Remember, the medical record establishes a chronological record of exams; tests and results; treatments; and treatment plans, including the diagnosis and prognosis of the illness or disease. Its job is to corroborate the reimbursement request and is requisitioned by most payers for adjudication of claims when reimbursement is in question.
For this reason, your medical record is a vital piece of the reimbursement puzzle, too. Understanding all the requirements, including those of the examination, is critical.
There are four levels of E/M services that are based on four types of examinations:
- Problem focused examination. This is a limited examination of the affected body area or organ system that the patient presented with.
- Expanded problem-focused examination. This is a limited examination of the affected body area or organ system and any other symptomatic or related body area(s) or organ system(s).

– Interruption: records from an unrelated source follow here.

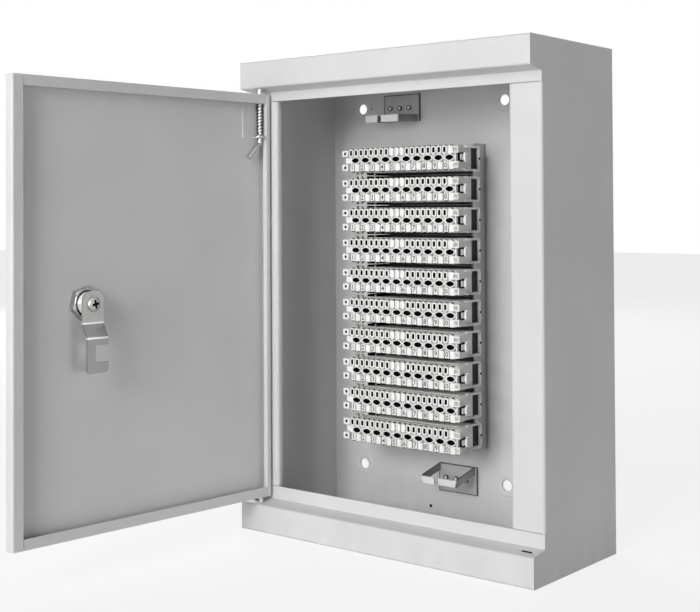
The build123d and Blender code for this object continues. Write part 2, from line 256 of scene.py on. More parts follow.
class Finish(NodeTree):
    """One material: a main shader and the fields that feed it."""

    def __init__(self, name, **fixed):
        self.material = bpy.data.materials.new(name)
        self.material.use_nodes = True
        super().__init__(self.material.node_tree)
        self.place = self.node("ShaderNodeTexCoord", output="Object")
        inputs = {socket_name(word): value for word, value in fixed.items()}
        self.shader = self.node("ShaderNodeBsdfPrincipled", inputs=inputs)

    def noise(self, size, detail=2.0, stretch=None, roughness=0.5):
        """Cloudy field with features of the given size in millimetres."""
        place = self.place
        if stretch:
            scale = {0: place, 1: stretch}
            place = self.node("ShaderNodeVectorMath", {"operation": "MULTIPLY"}, scale)
        inputs = {
            "Vector": place,
            "Scale": 1.0 / (size * MM),
            "Detail": detail,
            "Roughness": roughness,
        }
        return self.node("ShaderNodeTexNoise", {"noise_dimensions": "3D"}, inputs)

    def cells(self, size):
        """Crystal-like patches of the given size in millimetres."""
        inputs = {"Vector": self.place, "Scale": 1.0 / (size * MM), "Randomness": 1.0}
        cell = self.node("ShaderNodeTexVoronoi", {"feature": "F1"}, inputs, "Color")
        return self.node("ShaderNodeSeparateColor", inputs={"Color": cell}, output="Red")

    def steps(self, field, low, high):
        """A field spread between two thresholds."""
        return self.node("ShaderNodeValToRGB", {"stops": ((low, 0.0), (high, 1.0))}, {"Fac": field})

    def axis(self, letter):
        """The place along an axis, in metres."""
        return self.node("ShaderNodeSeparateXYZ", inputs={0: self.place}, output=letter)

    def inside(self, letters, low, high, fade):
        """1 inside a box along the given axes, 0 at its sides, over a fade, in millimetres."""
        mask = None
        for letter in letters:
            place = self.axis(letter) / MM
            near, far = getattr(low, letter.lower()), getattr(high, letter.lower())
            for depth in (place - near, far - place):
                share = (depth / fade).held()
                mask = share if mask is None else mask.lesser(share)
        return mask

    def tint(self, first, second, factor):
        """First colour turning into the second with the factor."""
        inputs = {0: factor, 6: (*first, 1.0), 7: (*second, 1.0)}
        return self.node("ShaderNodeMix", {"data_type": "RGBA"}, inputs, 2)

    def over(self, below, above, factor):
        """A plain colour laid over a colour field."""
        inputs = {0: factor, 6: below, 7: (*above, 1.0)}
        return self.node("ShaderNodeMix", {"data_type": "RGBA"}, inputs, 2)

    def relief(self, height, rise, strength=1.0):
        """Surface relief from a height field, the rise in millimetres."""
        inputs = {"Height": height, "Distance": rise * MM, "Strength": strength}
        return self.node("ShaderNodeBump", inputs=inputs)

    def shade(self, **fields):
        """The main shader with fields on its own sockets."""
        for socket, field in fields.items():
            self.join(self.shader.socket.node.inputs[socket_name(socket)], field)
        return self.shader

    def surface(self, shader):
        """The finished material with a shader as its surface."""
        self.node("ShaderNodeOutputMaterial", inputs={"Surface": shader})
        return self.material

    def feed(self, **fields):
        """The finished material with fields on the main shader's own sockets."""
        return self.surface(self.shade(**fields))


def scaled(tone, factor):
    """A colour made lighter or darker."""
    return tuple(min(1.0, channel * factor) for channel in tone)


def grey(level):
    """A plain grey."""
    return (level, level, level)


# Finishes

# Near-black painted shade of the drain slots.
DRAIN_SHADE_TONE = grey(0.006)
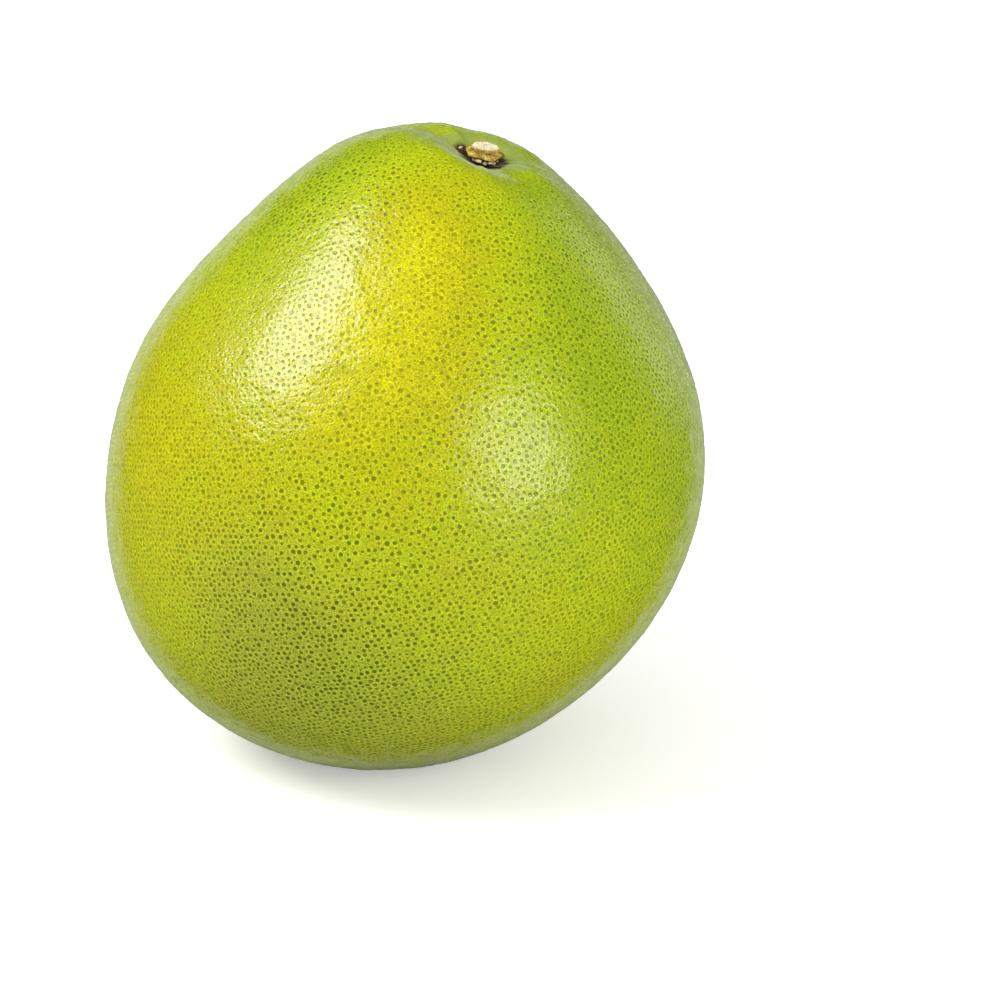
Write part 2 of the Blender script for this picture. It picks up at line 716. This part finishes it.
def add_mottling(tree, scale, amount):
    """Places the mottling group in a material: outputs Shift, about 0, and Fine, about a half."""
    made = add_node(tree, "ShaderNodeGroup", node_tree=mottling)
    made.inputs["Scale"].default_value = scale
    made.inputs["Amount"].default_value = amount
    return made


# %% The rind's material
SKIN_STOPS = [  # ripeness, and the skin's colour there
    (0.0, (0.255, 0.368, 0.004)),
    (0.35, (0.362, 0.428, 0.001)),
    (0.65, (0.386, 0.376, 0.0005)),
    (1.0, (0.545, 0.505, 0.0005)),
]
GLAND_STOPS = [  # ripeness, and the colour of the dots there
    (0.0, (0.050, 0.090, 0.002)),
    (0.5, (0.095, 0.115, 0.001)),
    (1.0, (0.240, 0.225, 0.001)),
]
DULL_COLOUR = (0.225, 0.235, 0.032, 1)
COLLAR_COLOUR = (0.255, 0.320, 0.085, 1)
CORK_COLOUR = (0.075, 0.042, 0.014, 1)
BLOOM_COLOUR = (0.650, 0.735, 0.400, 1)  # the wax looks paler where the skin turns away

BLOSSOM_SCAR = (2.4, 4.4)  # degrees: the cork of the scar fades from the first to the second
GLINT_SCALE = 1100.0  # the unevenness of the wax, in noise cells to a metre
GLINT_SHARE = 2.5  # of the depth of a dimple's bump
BUMP_DEPTH = 0.06  # millimetres

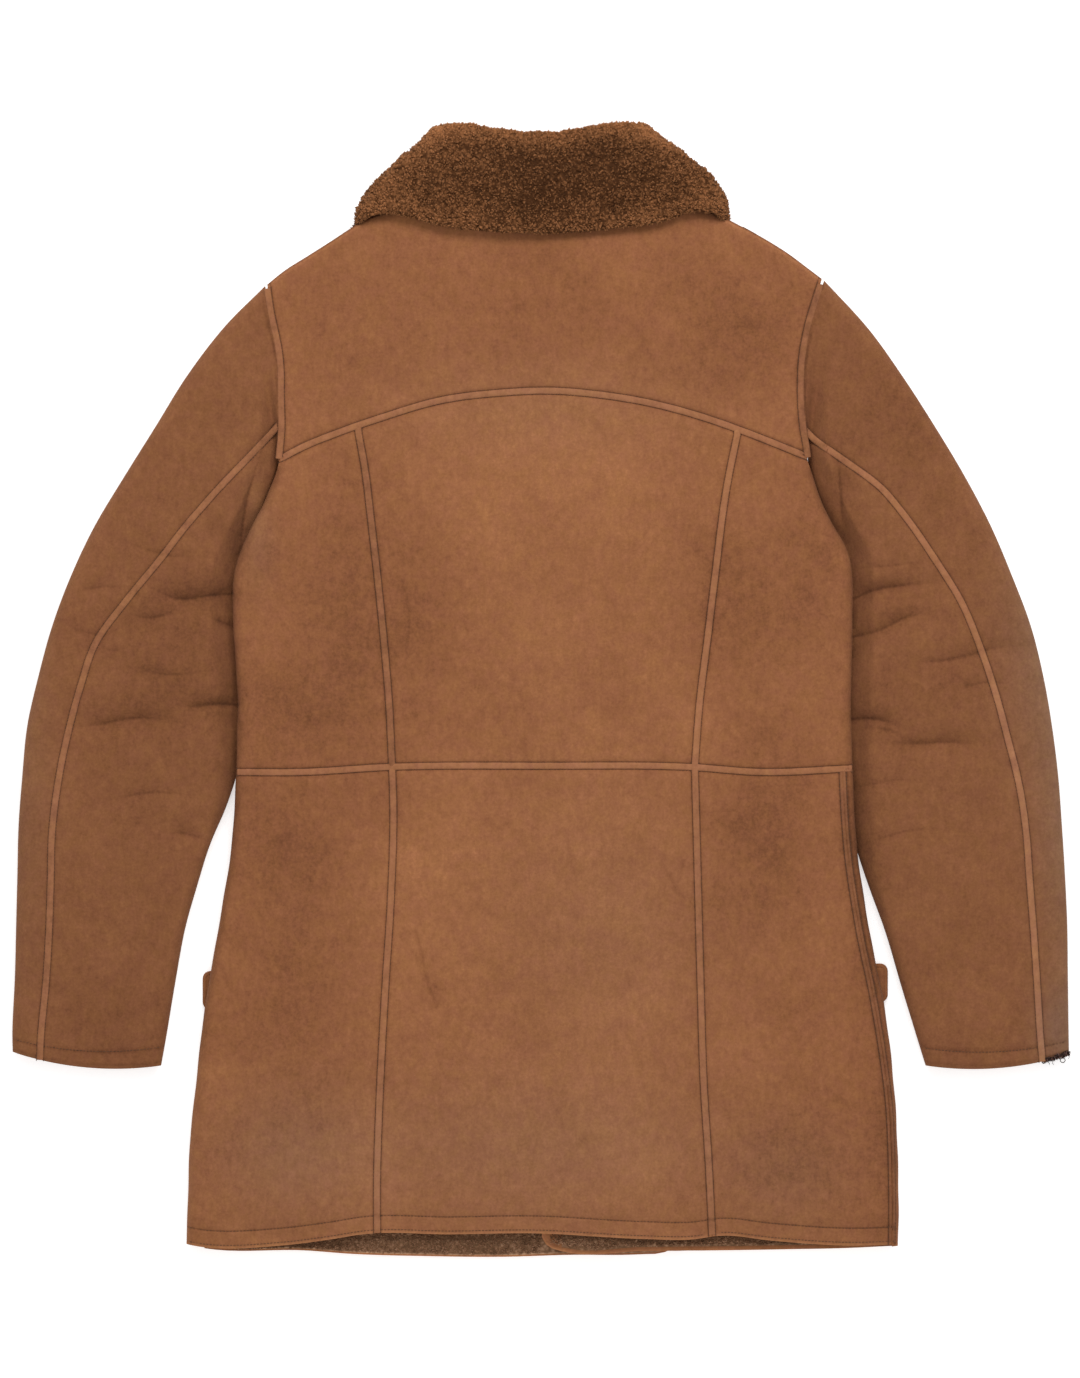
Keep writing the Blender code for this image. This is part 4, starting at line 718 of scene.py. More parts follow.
class Nodes:
    """A material under construction."""

    def __init__(self, name, colour, roughness, **fixed):
        self.mat = bpy.data.materials.new(name)
        self.mat.use_nodes = True
        self.tree = self.mat.node_tree
        self.shader = self.tree.nodes["Principled BSDF"]
        self.shader.inputs["Base Color"].default_value = (*colour, 1)
        self.shader.inputs["Roughness"].default_value = roughness
        for socket, value in fixed.items():
            self.shader.inputs[socket.replace("_", " ")].default_value = value
        self.coords = self.add("ShaderNodeTexCoord").outputs["Object"]

    def add(self, kind, **settings):
        node = self.tree.nodes.new(kind)
        for key, value in settings.items():
            setattr(node, key, value)
        return node

    def link(self, source, target):
        self.tree.links.new(source, target)

    def stretched(self, scale=(1, 1, 1), turn=0.0):
        node = self.add("ShaderNodeMapping")
        node.inputs["Scale"].default_value = scale
        node.inputs["Rotation"].default_value = (0, 0, turn)
        self.link(self.coords, node.inputs["Vector"])
        return node.outputs["Vector"]

    def noise(self, size, detail=3.0, rough=0.55, vector=None):
        """Noise with spots of about this many millimetres, from 0 to 1."""
        node = self.add("ShaderNodeTexNoise")
        node.inputs["Scale"].default_value = 1000.0 / size
        node.inputs["Detail"].default_value = detail
        node.inputs["Roughness"].default_value = rough
        self.link(vector or self.coords, node.inputs["Vector"])
        return node.outputs["Fac"]

    def cells(self, size):
        node = self.add("ShaderNodeTexVoronoi", feature="F1")
        node.inputs["Scale"].default_value = 1000.0 / size
        self.link(self.coords, node.inputs["Vector"])
        return node.outputs["Distance"]

    def tone(self, name="tone"):
        return self.add("ShaderNodeAttribute", attribute_name=name).outputs["Fac"]

    def sum(self, *terms, base=0.0):
        """The weighted sum of (output, weight) pairs, on a base."""
        total = None
        for output, weight in terms:
            node = self.add("ShaderNodeMath", operation="MULTIPLY_ADD")
            self.link(output, node.inputs[0])
            node.inputs[1].default_value = weight
            if total is None:
                node.inputs[2].default_value = base
            else:
                self.link(total, node.inputs[2])
            total = node.outputs[0]
        return total

    def ramp(self, source, stops):
        node = self.add("ShaderNodeValToRGB")
        elements = node.color_ramp.elements
        for _ in range(len(stops) - 2):
            elements.new(0.5)
        for element, (place, colour) in zip(elements, stops):
            element.position = place
            element.color = (*colour, 1)
        self.link(source, node.inputs[0])
        return node.outputs["Color"]

    def tinted(self, colour, share, tint):
        """A colour multiplied by a tint, where the share says so."""
        node = self.add("ShaderNodeMix", data_type="RGBA", blend_type="MULTIPLY")
        self.link(share, node.inputs["Factor"])
        self.link(colour, node.inputs["A"])
        if isinstance(tint, tuple):
            node.inputs["B"].default_value = (*tint, 1)
        else:
            self.link(tint, node.inputs["B"])
        return node.outputs["Result"]

    def colour(self, output):
        self.link(output, self.shader.inputs["Base Color"])

    def bump(self, height, strength, depth):
        node = self.add("ShaderNodeBump")
        node.inputs["Strength"].default_value = strength
        node.inputs["Distance"].default_value = depth * MM
        self.link(height, node.inputs["Height"])
        self.link(node.outputs["Normal"], self.shader.inputs["Normal"])


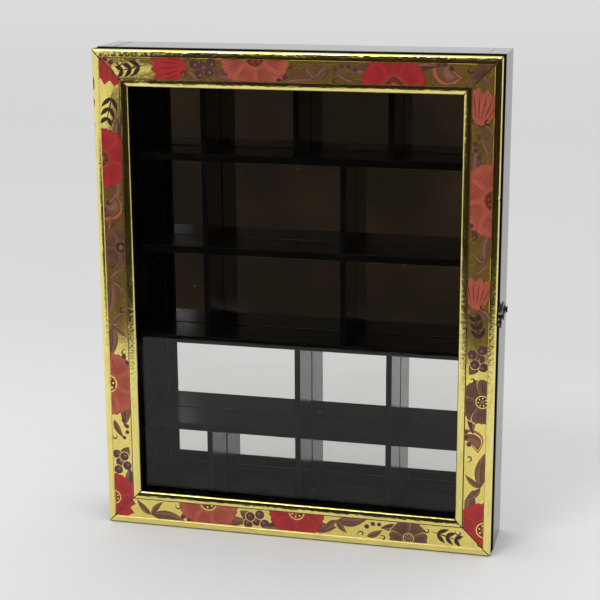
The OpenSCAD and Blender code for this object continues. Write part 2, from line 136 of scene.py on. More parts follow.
class Finish:
    """A node material that is built one layer after another."""

    def __init__(self, name, colour, roughness=0.5, metallic=0.0, **inputs):
        self.mat = bpy.data.materials.new(name)
        self.mat.use_nodes = True
        self.tree = self.mat.node_tree
        self.bsdf = self.tree.nodes["Principled BSDF"]
        self.colour = tuple(colour)
        inputs.update(Base_Color=self.colour, Roughness=roughness, Metallic=metallic)
        for key, value in inputs.items():
            self.bsdf.inputs[key.replace("_", " ")].default_value = value
        self.last_colour = None
        self.last_bump = None
        self.place = self.node("ShaderNodeTexCoord", {}).outputs["Object"]

    def node(self, kind, inputs, **settings):
        return new_node(self.tree, kind, inputs, **settings)

    def link(self, out, key):
        self.tree.links.new(out, self.bsdf.inputs[key])

    def noise(self, scale, detail=4.0, rough=0.55, stretch=None):
        """Noise, if need be in coordinates scaled by axis, for grain and streaks."""
        at = self.place
        if stretch:
            at = self.node("ShaderNodeMapping", {"Scale": stretch, "Vector": at}).outputs["Vector"]
        inputs = {"Scale": scale, "Detail": detail, "Roughness": rough, "Vector": at}
        return self.node("ShaderNodeTexNoise", inputs).outputs["Fac"]

    def cells(self, scale):
        inputs = {"Scale": scale, "Vector": self.place}
        return self.node("ShaderNodeTexVoronoi", inputs).outputs["Distance"]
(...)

- Detailed examination. This is an extended examination of the affected body area(s) or organ system(s) and any other symptomatic or related body area or organ system.
- Comprehensive examination. This is a general multisystem examination, or complete examination of a single organ system and any other symptomatic or related body area or organ system.
Centers for Medicare and Medicaid Services (CMS) has defined these types of examinations for general multisystem and the following single organ systems:
* Cardiovascular;
* Ears, nose, mouth, and throat;
* Eyes;
* Genitourinary (female);
* Genitourinary (male);
* Hematologic/lymphatic/immunologic;
* Musculoskeletal;
* Neurological;
* Psychiatric;
* Respiratory; and
* Skin.
A general multisystem examination or a single organ system examination may be performed by any physician regardless of specialty. The type (general multisystem or single organ system) and content of examination are selected by the examining physician and are based upon clinical judgment, the patient’s history, and the nature of the presenting problem(s).